Go through the listing beneath this task and return every line that carries the string "materials".

#### MATERIAL

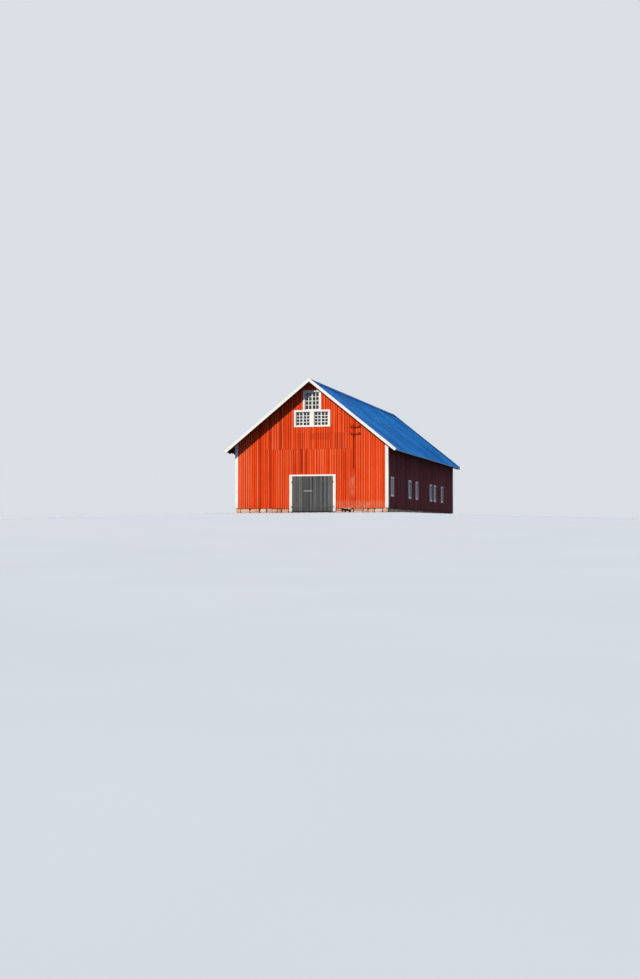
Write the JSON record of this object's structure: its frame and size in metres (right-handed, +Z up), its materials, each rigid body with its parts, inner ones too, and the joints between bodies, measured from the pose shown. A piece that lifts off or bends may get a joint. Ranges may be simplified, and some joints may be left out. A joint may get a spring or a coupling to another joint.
{
  "type": "red board barn",
  "caption": "Long red board barn on a stone plinth with a blue sheet-metal gable roof, white trim, glazed gable windows and a hinged double door.",
  "frame": {"origin": "at ground level below the middle of the barn, the bottom centre of its bounding box", "axes": "+X across the barn to the right as seen from the door gable, +Y along the barn from the door gable to the far gable, +Z up"},
  "size_m": [14.057, 34, 10.6639],
  "materials": {
    "plinth_stone": "rough split stone with open joints",
    "floor_concrete": "worn matt concrete",
    "red_boards": "weathered red distemper on sawn boards",
    "white_boards": "white painted boards, worn",
    "roof_metal": "sky-blue painted sheet metal, satin",
    "bare_timber": "aged bare sawn timber",
    "door_boards": "grey weathered boards",
    "pale_wood": "pale planed wood",
    "painted_iron": "dull dark red paint over iron, rusting",
    "grey_iron": "weathered dull grey forged iron",
    "window_glass": "clear old glass",
    "dark_ceramic": "glazed dark brown"
  },
  "bodies": {
    "barn": {"back_wall": "red_boards", "conduit": "painted_iron", "corner_boards": "white_boards", "door_pintles": "grey_iron", "door_side_casings": "white_boards", "door_threshold": "plinth_stone", "door_top_board": "white_boards", "eave_blocks": "red_boards", "floor_slab": "floor_concrete", "foundation_back": "plinth_stone", "foundation_front": "plinth_stone", "foundation_sides": "plinth_stone", "front_gable": "red_boards", "front_wall_left": "red_boards", "front_wall_right": "red_boards", "gable_casings": "white_boards", "gable_panels": "white_boards", "gable_window_frames": "white_boards", "gable_window_glass": "window_glass", "insulator_bracket": "painted_iron", "insulators": "dark_ceramic", "left_wall": "red_boards", "loft_beams": "bare_timber", "loft_floor": "bare_timber", "loft_joists": "bare_timber", "loft_posts": "bare_timber", "rafters": "bare_timber", "rake_boards_left": "white_boards", "rake_boards_right": "white_boards", "ridge_board": "bare_timber", "ridge_cap": "roof_metal", "right_wall": "red_boards", "roof_deck_left": "bare_timber", "roof_deck_right": "bare_timber", "roof_sheet_left": "roof_metal", "roof_sheet_right": "roof_metal", "side_casings": "white_boards", "side_window_frames": "white_boards", "side_window_glass": "window_glass", "wall_plates": "bare_timber"},
    "door_left": {"door_leaf_left": "door_boards", "door_ledges_left": "door_boards", "door_straps_left": "grey_iron", "latch_bar": "pale_wood"},
    "door_right": {"door_leaf_right": "door_boards", "door_ledges_right": "door_boards", "door_straps_right": "grey_iron"}
  },
  "joints": [
    {"name": "door_left_hinge", "type": "hinge", "parent": "barn", "child": "door_left", "pos_m": [-1.54, -16.45, 1.5], "axis": [0, 0, -1], "range_deg": [0, 170]},
    {"name": "door_right_hinge", "type": "hinge", "parent": "barn", "child": "door_right", "pos_m": [1.83, -16.45, 1.5], "axis": [0, 0, 1], "range_deg": [0, 170]}
  ]
}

########

• [SOLVED PROBLEM]
Write the JSON record of this object's structure: its frame and size in metres (right-handed, +Z up), its materials, each rigid body with its parts, inner ones too, and the joints between bodies, measured from the pose shown. A piece that lifts off or bends may get a joint. Ranges may be simplified, and some joints may be left out. A joint may get a spring or a coupling to another joint.
  "materials": {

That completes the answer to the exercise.